Texas Gov. Abbott Bans State Agencies From Requiring Vaccine Passports
AUSTIN (CBSDFW.COM) — As more and more countries around the globe are starting to mandate proof of vaccinations, more and more states in the U.S. are trying to ban them.
Texas Gov. Greg Abbott issued an executive order stopping government agencies and state-funded organizations from requiring proof of vaccination.
Vaccine passport is a term now being used to describe an app on your phone or a paper card which proves you have been vaccinated.
Israel requires residents to show a version of the pass called a "Green Card" to get into recently reopened restaurants, pools, theaters and bars.
Denmark, Japan and China are also considering similar mandates.
Here in the U.S., a federal requirement for the pass is unlikely. The White House announced today that is will not support a system which requires a vaccine passport.
Individual states are also taking action. Abbott said vaccinations will reduce the spread and fatalities caused by COVID-19, but he is opposed to a mandate. He said, "These vaccines are always voluntary and never forced."
Abbott said the vaccine passports reveal private information.
In his executive order, Abbott stated the government will not require Texans to provide proof of vaccination at places which receive "public funds" or "grants." This would include schools, hospitals and government buildings.
The order excludes "nursing homes, living facilities, or long-term care facilities."
"You don't want to create separate classes of citizens based on whether someone received vaccine," said Florida Gov. Ron DeSantis. DeSantis is among governors nationwide making moves similar to Texas.

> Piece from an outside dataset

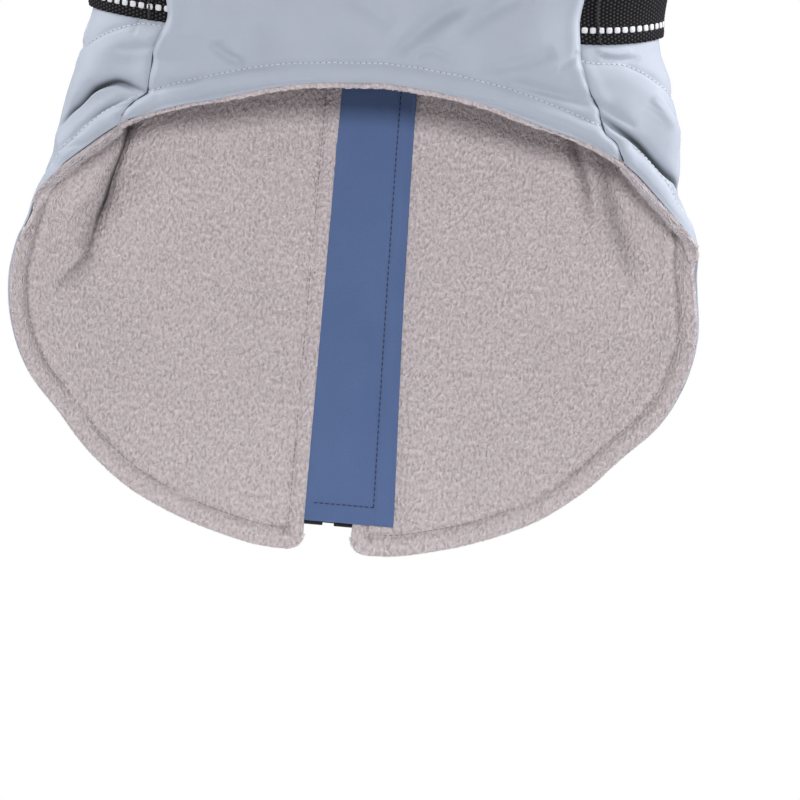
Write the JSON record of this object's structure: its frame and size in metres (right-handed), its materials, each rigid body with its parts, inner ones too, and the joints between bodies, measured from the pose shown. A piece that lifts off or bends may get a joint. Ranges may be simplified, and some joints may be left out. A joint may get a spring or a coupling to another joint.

In recent days, critics have emerged from all over. An analyst for the American Civil Liberties Union (ACLU) stated some people don't have smart phones, so vaccine passports could "increase inequality."
In the same editorial on the ACLU's webpage, the analyst stated the passports could put more tracking "tokens" on our phones, and the information could be "sold."
In a perspective published in The New England Journal of Medicine, a researcher argued the system raises "policy and ethical considerations."
"If everyone is vaccinated, they can feel protected," said University of Southern California Disease Prevention expert Dr. Jeffrey Klausner. Dr. Klausner told sister CBS station in Sacramento, in some ways, we are already using the passports.
"You need vaccinations to go to school, to go to college, to travel certain places," said Dr. Klausner.